Recognition and new projects
ProPublica’s deep dive into the Judicial Conference, which Berg coproduced with Brett Murphy, is part of the “Friends of the Court” series that led to a Senate Finance Committee investigation and to the Supreme Court adopting a first-ever conduct code. Besides its real-world impact, the series is also racking up some serious nominations and awards. ProPublica has already won USC’s Selden Ring award for investigative reporting and the George Polk Award for national reporting. ProPublica is a finalist for both Syracuse University’s Toner Prize and the Goldsmith Prize from Harvard’s Shorenstein Center on Media, Politics and Public Policy. Most notably, the investigation received the 2024 Pulitzer Prize for Public Service on May 6. But if the nominations and awards mean anything to Berg—who has since investigated Chinese organized crime’s connection to America’s illegal marijuana market—it’s only that they reaffirm the countless hours of reporting, writing and fact-checking the ProPublica team put into the Supreme Court investigation.
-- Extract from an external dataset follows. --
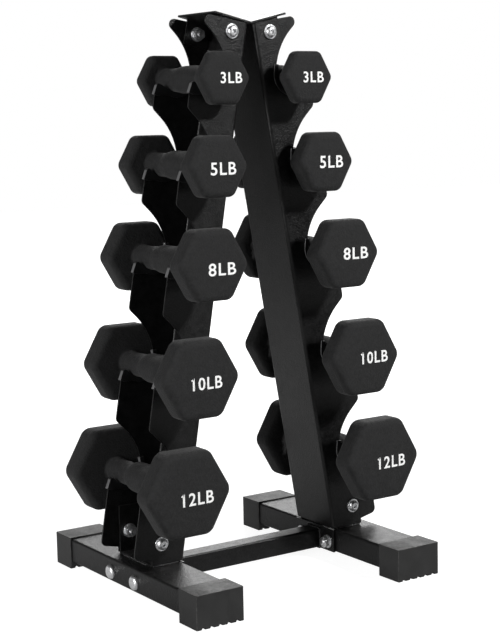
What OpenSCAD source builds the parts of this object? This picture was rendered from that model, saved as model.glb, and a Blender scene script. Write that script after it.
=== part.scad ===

Berg’s concern remains with the accountability her work—and all investigative journalism—creates for the wealthy and powerful. “I feel like it’s sort of cliché, but right now there’s a lot of distrust of media,” Berg says. “To be able to put out something so transparent and nuanced and ironclad was, in addition to accountability, such a great way to educate the public about how investigative journalism works.”